The macroeconomic environment remains a significant factor influencing cryptocurrency market dynamics. Easing monetary policy by leading central banks—such as signals from the US Federal Reserve indicating a readiness to lower interest rates amid declining inflation—can strengthen investors' appetite for riskier assets and sustain demand for cryptocurrencies. Conversely, tightening regulatory rhetoric or an escalation of trade and geopolitical conflicts may temporarily dampen interest in the digital currency market. For instance, in early October, reports of potential new tariffs in trade between the US and China sparked a short-term capital outflow from crypto assets. Overall, the combination of clear regulatory frameworks and a favorable macroeconomic situation is seen by analysts as a powerful driver for further market growth in the medium term.
Market Outlook: Cautious Optimism
Despite recent upheavals, the long-term trend in the cryptocurrency market remains upward. Fundamental factors—limited Bitcoin supply, increasing involvement from institutional investors, and ongoing technological advancements in the blockchain ecosystem—continue to support bullish sentiment. Large financial institutions are revising their forecasts. For example, international bank Standard Chartered recently raised its target price for Bitcoin to $200,000 by the end of 2025. Experts surveyed by the news agency RIA Novosti expect that under favorable conditions, BTC could reach ~$135,000 as early as December, and in an optimistic scenario—up to $180,000.

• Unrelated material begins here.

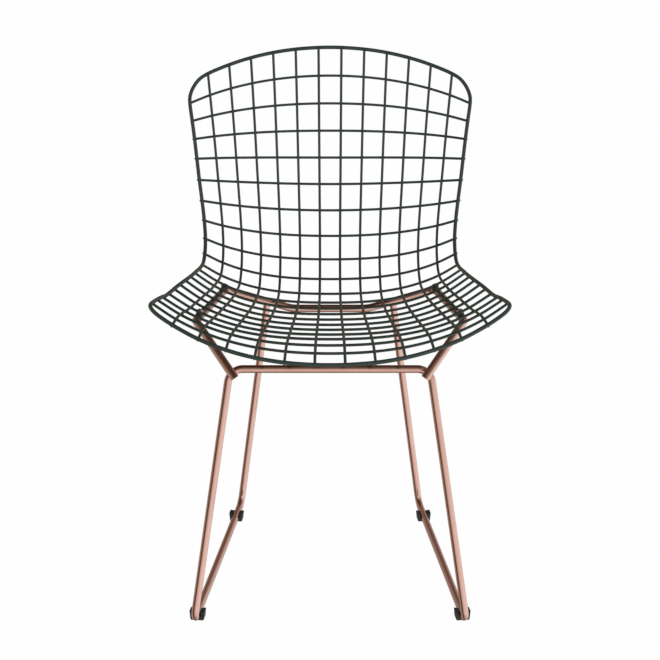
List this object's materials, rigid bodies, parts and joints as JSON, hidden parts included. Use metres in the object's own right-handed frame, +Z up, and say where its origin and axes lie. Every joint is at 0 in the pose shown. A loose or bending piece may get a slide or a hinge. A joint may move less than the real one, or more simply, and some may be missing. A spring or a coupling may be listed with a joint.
{
  "type": "wire mesh chair",
  "caption": "Side chair with a one-piece seat and back of crossed welded steel wires in a round edge rod, on a bent rod base with cradle rails.",
  "frame": {"origin": "on the floor, under the middle of the chair's bounding box", "axes": "+Z up, +Y from the front edge of the seat to the back, +X from the left to the right of the picture"},
  "size_m": [0.5234, 0.5878, 0.7723],
  "materials": {
    "green_powder_coat": "satin",
    "copper_plate": "polished",
    "zinc_plate": "satin",
    "black_plastic": "matte"
  },
  "bodies": {
    "root": {"base_rod": "copper_plate", "cradle_rod": "copper_plate", "glide_front_left": "black_plastic", "glide_front_right": "black_plastic", "glide_rear_left": "black_plastic", "glide_rear_right": "black_plastic", "mount_bar_left": "green_powder_coat", "mount_bar_right": "green_powder_coat", "mount_bolts": "zinc_plate", "rim": "green_powder_coat", "saddle_spacers": "black_plastic", "wire_across_01": "green_powder_coat", "wire_across_02": "green_powder_coat", "wire_across_03": "green_powder_coat", "wire_across_04": "green_powder_coat", "wire_across_05": "green_powder_coat", "wire_across_06": "green_powder_coat", "wire_across_07": "green_powder_coat", "wire_across_08": "green_powder_coat", "wire_across_09": "green_powder_coat", "wire_across_10": "green_powder_coat", "wire_across_11": "green_powder_coat", "wire_across_12": "green_powder_coat", "wire_across_13": "green_powder_coat", "wire_across_14": "green_powder_coat", "wire_across_15": "green_powder_coat", "wire_across_16": "green_powder_coat", "wire_across_17": "green_powder_coat", "wire_across_18": "green_powder_coat", "wire_across_19": "green_powder_coat", "wire_across_20": "green_powder_coat", "wire_along_01": "green_powder_coat", "wire_along_02": "green_powder_coat", "wire_along_03": "green_powder_coat", "wire_along_04": "green_powder_coat", "wire_along_05": "green_powder_coat", "wire_along_06": "green_powder_coat", "wire_along_07": "green_powder_coat", "wire_along_08": "green_powder_coat", "wire_along_09": "green_powder_coat", "wire_along_10": "green_powder_coat", "wire_along_11": "green_powder_coat", "wire_along_12": "green_powder_coat"}
  },
  "joints": []
}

Of course, the path to new records will not be straightforward. In the coming weeks, prolonged price consolidation and short-term pullbacks due to external factors are possible. Nevertheless, strategic investors view the current correction as a healthy pause within a larger growth cycle. Experts recommend maintaining a balanced approach: diversifying portfolios, avoiding excessive leverage, and assessing risks, especially amid ongoing volatility. Nonetheless, if positive macroeconomic trends continue and the regulation of the industry becomes clearer, most analysts expect key crypto assets to reach historic highs in the coming quarters. Upcoming events—ranging from the launch of new ETFs to the implementation of technological upgrades—could act as catalysts for the next powerful surge in the cryptocurrency market.

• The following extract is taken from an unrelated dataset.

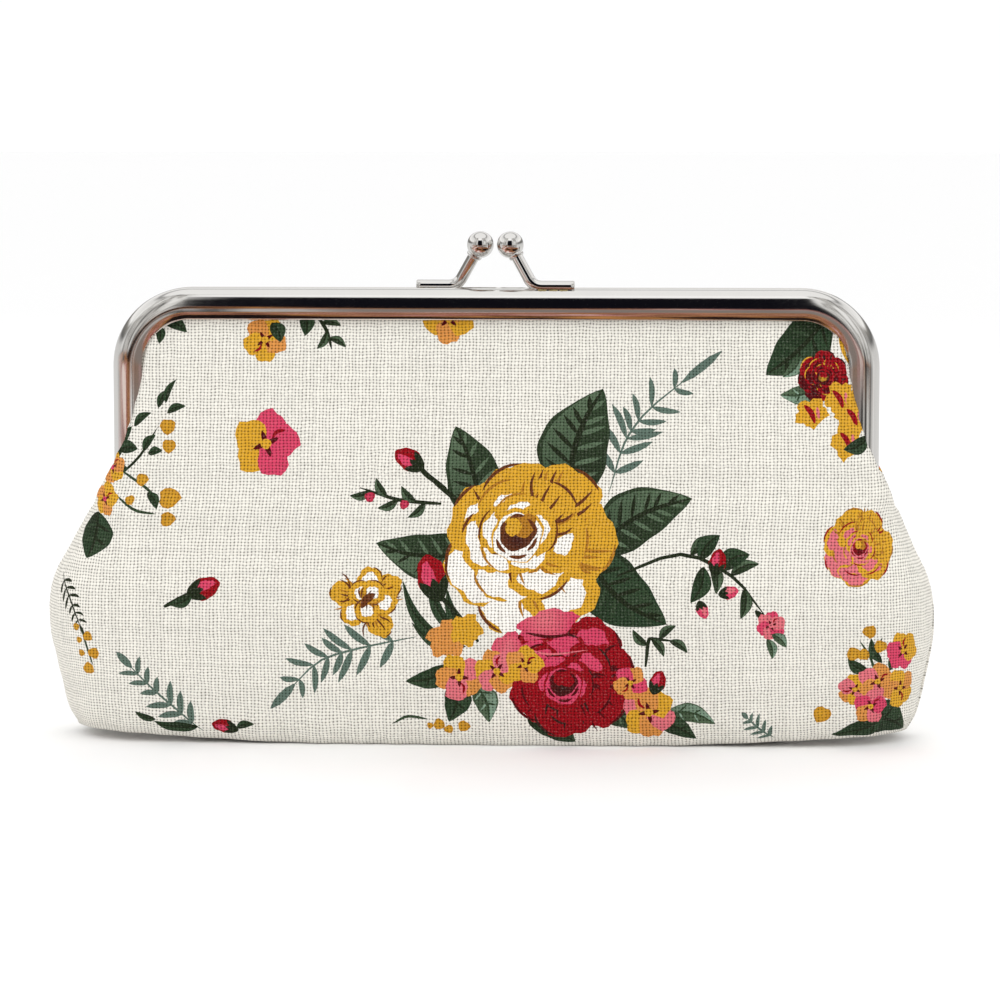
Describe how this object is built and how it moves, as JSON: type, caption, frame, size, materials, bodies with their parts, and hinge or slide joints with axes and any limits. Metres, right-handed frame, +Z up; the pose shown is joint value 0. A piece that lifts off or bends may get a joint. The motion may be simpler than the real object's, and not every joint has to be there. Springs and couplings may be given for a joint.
{
  "type": "kiss-lock coin purse",
  "caption": "Long kiss-lock coin purse: a printed cloth bag, padded and lined, held in a hinged metal channel frame that a ball clasp closes.",
  "frame": {"origin": "middle of the flat base, on the surface the purse stands on", "axes": "+X to the right along the mouth, +Y from the front panel to the rear panel, +Z up to the clasp"},
  "size_m": [0.19, 0.04, 0.1079],
  "materials": {
    "printed_cloth": "off-white cotton-linen plain weave with a multicoloured floral print",
    "interlining": "thin white non-woven interlining",
    "lining_cloth": "plain smooth lining cloth",
    "thread": "off-white sewing thread",
    "frame_metal": "polished nickel plate",
    "clasp_metal": "polished nickel plate",
    "rivet_metal": "polished nickel plate",
    "paper_cord": "twisted kraft paper cord"
  },
  "bodies": {
    "pouch": {"outer_front_lower": "printed_cloth", "outer_rear_lower": "printed_cloth", "padding_front_lower": "interlining", "padding_rear_lower": "interlining", "lining_front_lower": "lining_cloth", "lining_rear_lower": "lining_cloth", "seam_thread": "thread"},
    "front_half": {"front_outer_upper": "printed_cloth", "front_padding_upper": "interlining", "front_lining_upper": "lining_cloth", "front_frame": "frame_metal", "front_channel_cord": "paper_cord", "front_clasp_arm": "clasp_metal", "front_clasp_ball": "clasp_metal"},
    "rear_half": {"rear_outer_upper": "printed_cloth", "rear_padding_upper": "interlining", "rear_lining_upper": "lining_cloth", "rear_frame": "frame_metal", "rear_channel_cord": "paper_cord", "rear_clasp_arm": "clasp_metal", "rear_clasp_ball": "clasp_metal", "hinge_rivet_left": "rivet_metal", "hinge_rivet_right": "rivet_metal"}
  },
  "joints": [
    {"name": "front_hinge", "type": "hinge", "parent": "pouch", "child": "front_half", "pos_m": [0, 0, 0.054], "axis": [1, 0, 0], "range_deg": [0, 50]},
    {"name": "rear_hinge", "type": "hinge", "parent": "pouch", "child": "rear_half", "pos_m": [0, 0, 0.054], "axis": [-1, 0, 0], "range_deg": [0, 50]}
  ],
  "couplings": [
    {"joint": "rear_hinge", "follows": "front_hinge", "ratio": 1}
  ]
}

Top 10 Most Popular Cryptocurrencies
- Bitcoin (BTC) – the first and largest cryptocurrency, analogous to "digital gold." Price around $109,000; market capitalization exceeds $2.2 trillion (≈59% of the total market). BTC sets the tone for the entire cryptocurrency market and attracts both retail and institutional investors.

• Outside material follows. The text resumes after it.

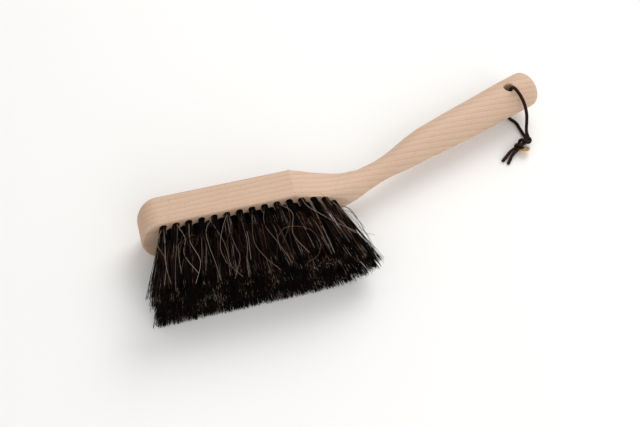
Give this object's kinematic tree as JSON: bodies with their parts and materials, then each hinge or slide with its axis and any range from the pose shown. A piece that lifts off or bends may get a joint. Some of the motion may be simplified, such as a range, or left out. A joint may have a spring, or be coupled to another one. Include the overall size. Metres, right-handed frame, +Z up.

- Ethereum (ETH) – the second-largest digital asset by market capitalization and the leading platform for smart contracts and decentralized applications. Price ~ $3,900; market capitalization around $470 billion (≈13% of the market). Ethereum supports hundreds of DeFi protocols, continues technological development (enhancing network scalability), and remains a core asset for many investors.
- Tether (USDT) – the largest stablecoin pegged to the US dollar at a 1:1 ratio. Price stabilizes at $1.00; market capitalization around $80 billion. USDT serves as one of the main sources of liquidity in the crypto market, widely used for trading and settlements between various assets, facilitating rapid capital movement.
- Binance Coin (BNB) – the coin of the largest cryptocurrency exchange Binance and the native token of the BNB Chain network. Price ~ $1,050; market capitalization around $165 billion. BNB is used for paying exchange fees, participating in token sales, and running decentralized applications in the Binance ecosystem. Despite regulatory risks, the token remains one of the most valuable altcoins, having recently set a new all-time high.
- USD Coin (USDC) – the second most significant stablecoin backed by dollar reserves (issued by Circle). Price $1.00; market capitalization ~ $30 billion. USDC is distinguished by its high transparency in reserve reporting and is popular among institutional investors and DeFi protocols as a reliable entry and exit point in cryptocurrencies.
- Ripple (XRP) – the cryptocurrency of the Ripple payment network, focused on global bank transfers. Price ~$2.40; market capitalization around $130 billion. Following Ripple's court victory, investor interest in XRP has surged; the token holds its position among market leaders, offering fast and inexpensive transactions. Anticipation of a potential XRP ETF launch helps maintain attention on the coin.
- Solana (SOL) – a high-speed next-generation blockchain for decentralized finance and applications. Price ~ $185; market capitalization around $70 billion. The Solana ecosystem is recovering after a recent dip and continues to attract developers (DeFi, NFT projects). Expectations for the launch of exchange-traded funds on SOL are also increasing interest among investors in the coin.
- Cardano (ADA) – a smart contract platform with a scientific approach to development. Price ~ $0.65; market capitalization ~ $23 billion. The Cardano team consistently implements technological upgrades (e.g., Hydra scaling protocol). A broad community and plans for launching investment products (ETFs and trusts) give ADA an appealing status for long-term investors.
- Dogecoin (DOGE) – the most well-known meme cryptocurrency, originally created as a joke. Price ~ $0.19; market capitalization ~ $28 billion. DOGE remains among the top ten coins due to its loyal community and periodic celebrity attention. Despite high volatility and speculative nature, the coin demonstrates remarkable resilience of investor interest.
- Tron (TRX) – a blockchain platform focused on the entertainment industry and multimedia dApps. Price ~ $0.32; market capitalization ~ $29 billion. Tron is characterized by high throughput and widespread use for the issuance of stablecoins (a significant portion of USDT circulates on its network), as well as staking opportunities. These factors help TRX maintain its position among market leaders, particularly given the network's popularity in the Asian region.